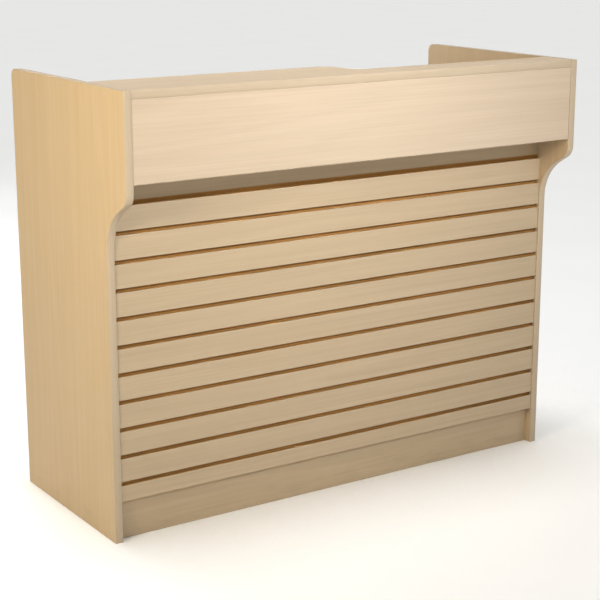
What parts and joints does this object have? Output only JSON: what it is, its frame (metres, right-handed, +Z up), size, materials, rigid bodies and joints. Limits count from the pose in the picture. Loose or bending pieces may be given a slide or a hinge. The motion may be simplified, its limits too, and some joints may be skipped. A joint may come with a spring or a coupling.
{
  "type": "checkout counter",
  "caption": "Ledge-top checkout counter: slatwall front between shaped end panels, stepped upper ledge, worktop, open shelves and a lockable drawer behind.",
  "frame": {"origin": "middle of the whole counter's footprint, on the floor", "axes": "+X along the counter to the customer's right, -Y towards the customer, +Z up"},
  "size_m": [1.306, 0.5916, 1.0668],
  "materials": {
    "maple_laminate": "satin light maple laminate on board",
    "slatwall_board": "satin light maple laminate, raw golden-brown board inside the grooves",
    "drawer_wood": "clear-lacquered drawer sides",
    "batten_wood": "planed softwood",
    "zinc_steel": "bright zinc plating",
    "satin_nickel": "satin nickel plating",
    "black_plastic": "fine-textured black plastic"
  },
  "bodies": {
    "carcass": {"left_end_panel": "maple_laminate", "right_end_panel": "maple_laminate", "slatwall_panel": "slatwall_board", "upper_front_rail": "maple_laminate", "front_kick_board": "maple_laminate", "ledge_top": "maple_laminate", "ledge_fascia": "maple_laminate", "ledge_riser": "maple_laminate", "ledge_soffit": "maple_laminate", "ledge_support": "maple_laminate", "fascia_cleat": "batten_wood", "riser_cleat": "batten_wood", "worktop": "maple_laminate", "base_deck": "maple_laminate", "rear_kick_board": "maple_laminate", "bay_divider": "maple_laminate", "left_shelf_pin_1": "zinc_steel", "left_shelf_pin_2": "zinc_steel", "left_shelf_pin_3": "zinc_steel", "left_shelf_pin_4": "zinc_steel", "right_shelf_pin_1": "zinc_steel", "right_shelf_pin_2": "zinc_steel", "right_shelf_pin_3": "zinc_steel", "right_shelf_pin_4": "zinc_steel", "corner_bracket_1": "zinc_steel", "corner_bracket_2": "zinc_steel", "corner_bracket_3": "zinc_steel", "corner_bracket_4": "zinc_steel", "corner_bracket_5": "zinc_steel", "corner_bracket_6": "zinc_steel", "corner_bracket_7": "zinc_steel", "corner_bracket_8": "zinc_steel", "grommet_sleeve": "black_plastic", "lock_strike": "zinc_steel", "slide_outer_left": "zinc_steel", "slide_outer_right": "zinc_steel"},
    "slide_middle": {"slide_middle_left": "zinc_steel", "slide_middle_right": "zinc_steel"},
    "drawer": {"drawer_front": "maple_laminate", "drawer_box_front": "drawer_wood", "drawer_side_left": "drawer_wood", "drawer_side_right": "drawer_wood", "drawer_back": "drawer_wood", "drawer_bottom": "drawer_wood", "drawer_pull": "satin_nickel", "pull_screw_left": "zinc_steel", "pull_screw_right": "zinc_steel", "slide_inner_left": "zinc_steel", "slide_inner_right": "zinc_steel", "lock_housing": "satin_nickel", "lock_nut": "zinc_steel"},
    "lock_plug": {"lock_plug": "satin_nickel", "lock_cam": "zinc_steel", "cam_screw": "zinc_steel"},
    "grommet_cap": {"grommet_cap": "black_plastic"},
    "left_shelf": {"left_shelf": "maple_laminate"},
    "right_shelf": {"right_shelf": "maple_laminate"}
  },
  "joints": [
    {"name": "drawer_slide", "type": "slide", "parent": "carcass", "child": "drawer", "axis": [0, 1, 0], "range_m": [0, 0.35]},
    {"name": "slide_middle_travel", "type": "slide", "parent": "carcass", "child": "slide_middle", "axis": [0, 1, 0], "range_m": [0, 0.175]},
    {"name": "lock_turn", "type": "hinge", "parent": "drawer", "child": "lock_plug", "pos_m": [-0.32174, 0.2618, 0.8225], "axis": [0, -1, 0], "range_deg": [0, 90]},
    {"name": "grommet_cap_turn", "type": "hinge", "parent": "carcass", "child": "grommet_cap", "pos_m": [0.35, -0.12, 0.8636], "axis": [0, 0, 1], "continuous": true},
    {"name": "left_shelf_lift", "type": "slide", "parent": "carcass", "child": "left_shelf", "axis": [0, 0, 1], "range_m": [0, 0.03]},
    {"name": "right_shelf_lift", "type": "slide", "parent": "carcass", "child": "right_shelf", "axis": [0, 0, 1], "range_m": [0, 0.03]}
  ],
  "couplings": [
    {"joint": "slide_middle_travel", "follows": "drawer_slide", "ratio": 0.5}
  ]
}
==
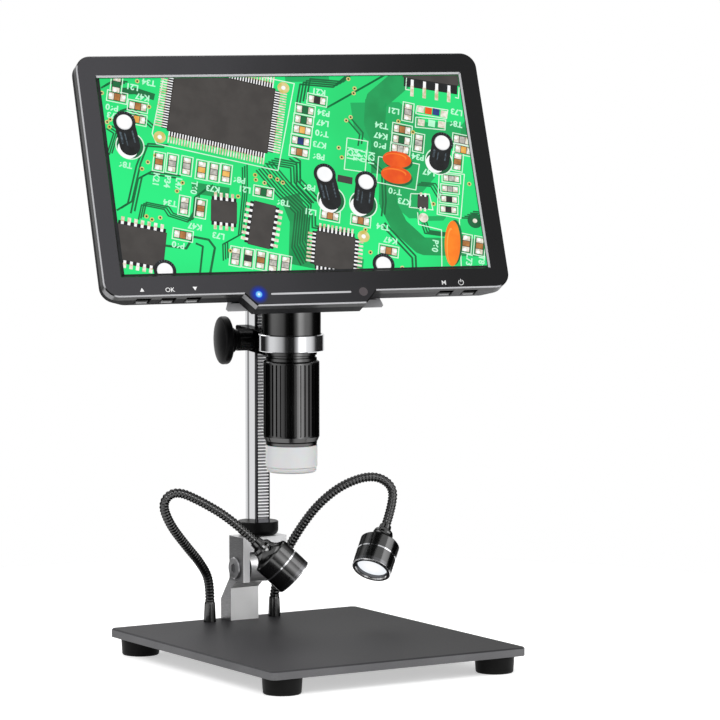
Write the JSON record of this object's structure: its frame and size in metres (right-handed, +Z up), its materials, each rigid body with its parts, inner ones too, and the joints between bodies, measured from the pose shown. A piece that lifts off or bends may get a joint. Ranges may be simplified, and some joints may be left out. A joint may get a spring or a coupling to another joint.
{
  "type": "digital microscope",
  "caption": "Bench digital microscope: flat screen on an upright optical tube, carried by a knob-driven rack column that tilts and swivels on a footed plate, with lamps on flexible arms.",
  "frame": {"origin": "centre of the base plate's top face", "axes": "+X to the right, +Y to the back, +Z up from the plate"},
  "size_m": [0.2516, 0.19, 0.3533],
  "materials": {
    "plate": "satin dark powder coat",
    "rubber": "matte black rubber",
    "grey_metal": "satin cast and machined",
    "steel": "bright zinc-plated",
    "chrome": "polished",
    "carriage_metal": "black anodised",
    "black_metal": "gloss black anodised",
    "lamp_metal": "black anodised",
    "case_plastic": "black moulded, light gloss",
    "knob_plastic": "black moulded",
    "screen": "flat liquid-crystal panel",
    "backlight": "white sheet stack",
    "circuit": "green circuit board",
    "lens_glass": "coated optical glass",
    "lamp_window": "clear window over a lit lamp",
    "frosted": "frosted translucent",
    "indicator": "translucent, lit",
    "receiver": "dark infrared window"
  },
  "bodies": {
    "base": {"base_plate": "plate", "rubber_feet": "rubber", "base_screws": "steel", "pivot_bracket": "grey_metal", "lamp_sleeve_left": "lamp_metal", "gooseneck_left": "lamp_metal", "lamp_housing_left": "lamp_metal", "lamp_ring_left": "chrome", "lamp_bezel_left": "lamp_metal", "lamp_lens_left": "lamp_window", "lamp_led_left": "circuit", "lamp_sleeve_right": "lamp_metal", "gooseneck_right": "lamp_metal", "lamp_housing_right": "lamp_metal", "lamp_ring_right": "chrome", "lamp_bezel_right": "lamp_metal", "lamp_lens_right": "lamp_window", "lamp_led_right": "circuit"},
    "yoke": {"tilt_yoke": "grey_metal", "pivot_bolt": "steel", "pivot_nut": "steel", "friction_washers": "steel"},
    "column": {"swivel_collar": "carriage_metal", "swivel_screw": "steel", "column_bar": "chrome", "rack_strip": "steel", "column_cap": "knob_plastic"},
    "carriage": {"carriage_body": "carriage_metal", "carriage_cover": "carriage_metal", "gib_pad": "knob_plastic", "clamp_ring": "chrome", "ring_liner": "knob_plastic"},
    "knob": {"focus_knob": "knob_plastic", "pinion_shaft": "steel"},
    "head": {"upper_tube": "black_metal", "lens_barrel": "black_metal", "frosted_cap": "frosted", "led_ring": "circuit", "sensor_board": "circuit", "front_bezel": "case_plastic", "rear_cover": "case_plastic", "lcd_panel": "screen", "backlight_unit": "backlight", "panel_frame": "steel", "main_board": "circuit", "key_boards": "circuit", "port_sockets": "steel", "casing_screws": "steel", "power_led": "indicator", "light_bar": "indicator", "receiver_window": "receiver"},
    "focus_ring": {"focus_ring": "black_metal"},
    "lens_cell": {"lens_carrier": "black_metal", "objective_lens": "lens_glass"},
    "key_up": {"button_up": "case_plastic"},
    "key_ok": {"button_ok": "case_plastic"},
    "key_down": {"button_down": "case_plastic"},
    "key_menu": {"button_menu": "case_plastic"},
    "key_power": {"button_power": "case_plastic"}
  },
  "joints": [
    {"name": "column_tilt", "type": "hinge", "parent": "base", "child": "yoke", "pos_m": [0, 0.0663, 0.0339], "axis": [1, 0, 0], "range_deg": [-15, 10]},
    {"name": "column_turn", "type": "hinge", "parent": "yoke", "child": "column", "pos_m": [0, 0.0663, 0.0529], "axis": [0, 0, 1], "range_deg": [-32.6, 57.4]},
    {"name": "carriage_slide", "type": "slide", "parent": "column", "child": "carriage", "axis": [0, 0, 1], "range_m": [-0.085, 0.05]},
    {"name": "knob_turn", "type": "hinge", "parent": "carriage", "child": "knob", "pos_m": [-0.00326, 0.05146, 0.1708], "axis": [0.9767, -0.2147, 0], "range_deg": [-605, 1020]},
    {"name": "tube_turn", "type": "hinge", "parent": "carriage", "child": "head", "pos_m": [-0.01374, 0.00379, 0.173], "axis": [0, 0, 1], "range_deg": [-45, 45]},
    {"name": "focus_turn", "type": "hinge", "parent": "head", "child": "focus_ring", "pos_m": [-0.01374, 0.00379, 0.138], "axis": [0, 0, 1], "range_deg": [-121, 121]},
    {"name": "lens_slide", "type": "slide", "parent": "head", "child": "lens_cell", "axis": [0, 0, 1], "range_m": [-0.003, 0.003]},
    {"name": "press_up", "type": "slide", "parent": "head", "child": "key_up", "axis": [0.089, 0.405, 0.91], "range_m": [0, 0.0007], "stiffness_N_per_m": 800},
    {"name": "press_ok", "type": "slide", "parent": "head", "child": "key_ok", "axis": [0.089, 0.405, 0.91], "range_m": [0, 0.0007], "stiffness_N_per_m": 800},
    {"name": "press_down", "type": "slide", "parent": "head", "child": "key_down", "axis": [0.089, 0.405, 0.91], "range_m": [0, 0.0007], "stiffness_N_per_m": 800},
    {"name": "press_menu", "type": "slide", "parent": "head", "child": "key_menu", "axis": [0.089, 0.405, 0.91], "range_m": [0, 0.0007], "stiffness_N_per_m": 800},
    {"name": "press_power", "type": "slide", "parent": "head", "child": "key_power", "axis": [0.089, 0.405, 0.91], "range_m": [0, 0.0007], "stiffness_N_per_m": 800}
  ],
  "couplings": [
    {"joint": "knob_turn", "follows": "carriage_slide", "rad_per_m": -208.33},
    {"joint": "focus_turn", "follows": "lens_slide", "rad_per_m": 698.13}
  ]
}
* * *
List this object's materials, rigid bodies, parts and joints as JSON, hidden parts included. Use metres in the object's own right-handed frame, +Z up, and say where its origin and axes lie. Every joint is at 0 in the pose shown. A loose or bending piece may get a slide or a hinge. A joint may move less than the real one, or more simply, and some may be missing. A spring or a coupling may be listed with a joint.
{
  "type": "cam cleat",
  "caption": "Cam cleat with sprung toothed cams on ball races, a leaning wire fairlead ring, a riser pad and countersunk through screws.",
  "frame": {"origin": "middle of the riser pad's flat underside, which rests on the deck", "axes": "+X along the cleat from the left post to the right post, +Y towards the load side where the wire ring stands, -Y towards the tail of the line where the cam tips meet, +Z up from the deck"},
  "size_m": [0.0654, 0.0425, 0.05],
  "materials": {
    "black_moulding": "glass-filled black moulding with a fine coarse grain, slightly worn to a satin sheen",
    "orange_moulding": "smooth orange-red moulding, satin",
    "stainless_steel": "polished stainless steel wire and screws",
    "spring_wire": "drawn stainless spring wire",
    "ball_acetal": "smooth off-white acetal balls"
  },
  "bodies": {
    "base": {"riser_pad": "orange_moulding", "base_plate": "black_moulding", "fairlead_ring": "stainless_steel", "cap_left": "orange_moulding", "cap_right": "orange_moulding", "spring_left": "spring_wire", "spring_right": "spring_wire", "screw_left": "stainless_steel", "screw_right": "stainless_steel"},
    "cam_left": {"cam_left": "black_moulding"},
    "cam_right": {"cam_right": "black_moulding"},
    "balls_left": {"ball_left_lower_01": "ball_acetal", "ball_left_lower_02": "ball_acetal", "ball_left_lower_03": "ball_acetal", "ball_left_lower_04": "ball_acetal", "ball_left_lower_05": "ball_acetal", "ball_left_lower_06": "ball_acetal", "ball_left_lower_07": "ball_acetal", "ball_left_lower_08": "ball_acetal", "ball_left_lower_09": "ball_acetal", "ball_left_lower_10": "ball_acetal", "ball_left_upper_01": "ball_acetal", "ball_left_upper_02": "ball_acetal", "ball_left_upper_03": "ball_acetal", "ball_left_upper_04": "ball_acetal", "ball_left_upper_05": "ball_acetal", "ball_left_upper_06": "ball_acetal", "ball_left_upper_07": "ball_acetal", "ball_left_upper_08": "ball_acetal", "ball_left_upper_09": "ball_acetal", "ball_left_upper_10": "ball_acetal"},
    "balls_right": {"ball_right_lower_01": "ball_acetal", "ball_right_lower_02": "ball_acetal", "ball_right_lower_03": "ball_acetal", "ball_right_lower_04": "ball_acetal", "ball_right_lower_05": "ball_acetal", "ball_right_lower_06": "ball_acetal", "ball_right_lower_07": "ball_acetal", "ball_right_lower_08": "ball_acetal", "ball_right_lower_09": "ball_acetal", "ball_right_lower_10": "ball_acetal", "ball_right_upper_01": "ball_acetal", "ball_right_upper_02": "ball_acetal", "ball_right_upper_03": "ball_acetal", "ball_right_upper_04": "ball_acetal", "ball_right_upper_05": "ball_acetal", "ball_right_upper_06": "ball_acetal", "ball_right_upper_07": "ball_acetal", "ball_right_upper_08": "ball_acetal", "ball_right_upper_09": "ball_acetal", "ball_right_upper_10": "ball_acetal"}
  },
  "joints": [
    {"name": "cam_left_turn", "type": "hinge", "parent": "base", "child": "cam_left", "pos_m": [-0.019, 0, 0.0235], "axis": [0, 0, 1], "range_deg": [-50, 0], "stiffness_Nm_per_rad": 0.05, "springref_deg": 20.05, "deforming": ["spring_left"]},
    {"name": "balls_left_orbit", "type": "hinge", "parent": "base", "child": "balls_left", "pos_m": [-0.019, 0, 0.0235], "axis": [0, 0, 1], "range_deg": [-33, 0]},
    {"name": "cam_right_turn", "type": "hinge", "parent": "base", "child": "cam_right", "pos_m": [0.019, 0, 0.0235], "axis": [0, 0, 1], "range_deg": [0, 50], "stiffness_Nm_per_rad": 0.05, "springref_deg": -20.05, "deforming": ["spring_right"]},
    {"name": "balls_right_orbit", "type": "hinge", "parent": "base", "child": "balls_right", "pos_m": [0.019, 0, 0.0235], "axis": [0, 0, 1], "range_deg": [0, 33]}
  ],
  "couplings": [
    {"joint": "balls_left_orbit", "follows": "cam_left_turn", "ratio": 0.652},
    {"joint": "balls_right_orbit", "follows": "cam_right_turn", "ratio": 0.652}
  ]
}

**WORK INSTRUCTIONS**.
From the entries above, list each line with "parts" in it.

**EXPECTED ANSWER**.
What parts and joints does this object have? Output only JSON: what it is, its frame (metres, right-handed, +Z up), size, materials, rigid bodies and joints. Limits count from the pose in the picture. Loose or bending pieces may be given a slide or a hinge. The motion may be simplified, its limits too, and some joints may be skipped. A joint may come with a spring or a coupling.
Write the JSON record of this object's structure: its frame and size in metres (right-handed, +Z up), its materials, each rigid body with its parts, inner ones too, and the joints between bodies, measured from the pose shown. A piece that lifts off or bends may get a joint. Ranges may be simplified, and some joints may be left out. A joint may get a spring or a coupling to another joint.
List this object's materials, rigid bodies, parts and joints as JSON, hidden parts included. Use metres in the object's own right-handed frame, +Z up, and say where its origin and axes lie. Every joint is at 0 in the pose shown. A loose or bending piece may get a slide or a hinge. A joint may move less than the real one, or more simply, and some may be missing. A spring or a coupling may be listed with a joint.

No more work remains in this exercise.